▶ _Problem description_
From the data that follows, print exactly the lines starting at the one containing "base_runners();" and ending at the one containing "for body, members"; include both of them and nothing more.

▶ _Information shown_
---*---

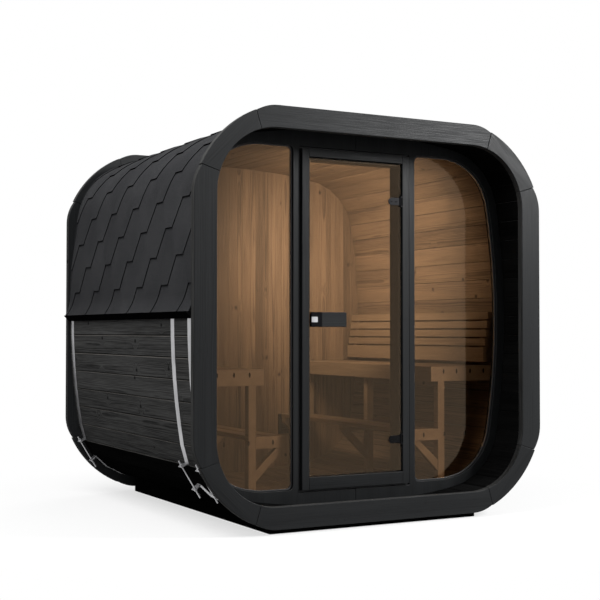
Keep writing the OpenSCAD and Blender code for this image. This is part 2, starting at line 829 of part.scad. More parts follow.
module under_shell() {
    line = rim_line(0, 2 * quarter, seat + band_thick + band_clear);
    difference() {
        children();
        polygon(concat(line, reversed(mirror_points(line))));
    }
}
module base_runners() {
    color("black") for (side = [-1, 1]) along(runner_y0, runner_y1) under_shell()
        translate([side > 0 ? runner_reach - runner_width : -runner_reach, 0])
            square([runner_width, shell_z]);
}
module base_cradles() {
    x = runner_reach - runner_width - 0.3;
    color("black")
        for (y = [runner_y0, (runner_y0 + runner_y1 - cradle_thick) / 2, runner_y1 - cradle_thick])
            along(y, y + cradle_thick) under_shell() translate([-x, 0]) square([2 * x, shell_z / 4]);
}

base_runners();
base_cradles();
floor_staves();
lower_corner_staves_left();
lower_corner_staves_right();
left_wall_staves();
right_wall_staves();
upper_corner_staves_left();
upper_corner_staves_right();
roof_staves();
front_ring_sides();
front_ring_corners();
front_ring_top();
front_ring_bottom();
back_ring_sides();
back_ring_corners();
back_ring_top();
back_ring_bottom();
roof_shingles();
drip_edges();
band_front();
band_middle();
band_back();
front_panel_left();
front_panel_right();
window_seals();
left_window();
right_window();
door_packing();
door_jamb_left();
door_jamb_right();
door_head();
door_sill();
door_hinge_brackets();
back_wall();
vent_cover();
bench_slats_left();
bench_slats_right();
bench_frame_left();
bench_frame_right();
backrest();
door_leaf();
door_hinge_clamps();
door_latch();
door_handle();
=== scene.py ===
# %% [markdown]
# # A cube sauna with rounded corners
# The real sauna is a shell of wooden staves that runs from front to back. Sectional rings of thick
# boards close its two ends, three steel bands clamp it, shingles cover its upper half, and a glazed
# wall with a glass door stands a little behind its front ring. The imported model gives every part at
# its place in metres, with the front towards -Y, and this lesson dresses it.

# %% Load the frame
import bpy
import json
import math
import random
import numpy as np
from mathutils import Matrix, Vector

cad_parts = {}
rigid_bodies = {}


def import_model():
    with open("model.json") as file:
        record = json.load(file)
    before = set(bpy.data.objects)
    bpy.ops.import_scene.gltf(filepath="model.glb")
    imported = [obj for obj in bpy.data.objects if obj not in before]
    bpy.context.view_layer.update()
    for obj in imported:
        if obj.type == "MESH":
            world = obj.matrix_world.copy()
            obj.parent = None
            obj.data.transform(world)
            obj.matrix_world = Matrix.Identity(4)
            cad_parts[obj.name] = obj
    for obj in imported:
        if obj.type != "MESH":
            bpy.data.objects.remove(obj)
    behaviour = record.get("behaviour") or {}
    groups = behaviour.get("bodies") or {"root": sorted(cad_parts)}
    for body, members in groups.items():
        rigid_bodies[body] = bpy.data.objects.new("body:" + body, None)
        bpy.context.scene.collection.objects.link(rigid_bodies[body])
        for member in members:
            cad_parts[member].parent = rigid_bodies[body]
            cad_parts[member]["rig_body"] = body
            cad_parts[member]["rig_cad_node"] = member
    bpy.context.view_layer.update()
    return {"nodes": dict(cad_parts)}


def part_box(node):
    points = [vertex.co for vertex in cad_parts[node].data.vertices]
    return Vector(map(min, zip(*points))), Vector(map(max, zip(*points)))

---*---

▶ _Reply_
base_runners();
base_cradles();
floor_staves();
lower_corner_staves_left();
lower_corner_staves_right();
left_wall_staves();
right_wall_staves();
upper_corner_staves_left();
upper_corner_staves_right();
roof_staves();
front_ring_sides();
front_ring_corners();
front_ring_top();
front_ring_bottom();
back_ring_sides();
back_ring_corners();
back_ring_top();
back_ring_bottom();
roof_shingles();
drip_edges();
band_front();
band_middle();
band_back();
front_panel_left();
front_panel_right();
window_seals();
left_window();
right_window();
door_packing();
door_jamb_left();
door_jamb_right();
door_head();
door_sill();
door_hinge_brackets();
back_wall();
vent_cover();
bench_slats_left();
bench_slats_right();
bench_frame_left();
bench_frame_right();
backrest();
door_leaf();
door_hinge_clamps();
door_latch();
door_handle();
=== scene.py ===
# %% [markdown]
# # A cube sauna with rounded corners
# The real sauna is a shell of wooden staves that runs from front to back. Sectional rings of thick
# boards close its two ends, three steel bands clamp it, shingles cover its upper half, and a glazed
# wall with a glass door stands a little behind its front ring. The imported model gives every part at
# its place in metres, with the front towards -Y, and this lesson dresses it.

# %% Load the frame
import bpy
import json
import math
import random
import numpy as np
from mathutils import Matrix, Vector

cad_parts = {}
rigid_bodies = {}


def import_model():
    with open("model.json") as file:
        record = json.load(file)
    before = set(bpy.data.objects)
    bpy.ops.import_scene.gltf(filepath="model.glb")
    imported = [obj for obj in bpy.data.objects if obj not in before]
    bpy.context.view_layer.update()
    for obj in imported:
        if obj.type == "MESH":
            world = obj.matrix_world.copy()
            obj.parent = None
            obj.data.transform(world)
            obj.matrix_world = Matrix.Identity(4)
            cad_parts[obj.name] = obj
    for obj in imported:
        if obj.type != "MESH":
            bpy.data.objects.remove(obj)
    behaviour = record.get("behaviour") or {}
    groups = behaviour.get("bodies") or {"root": sorted(cad_parts)}
    for body, members in groups.items():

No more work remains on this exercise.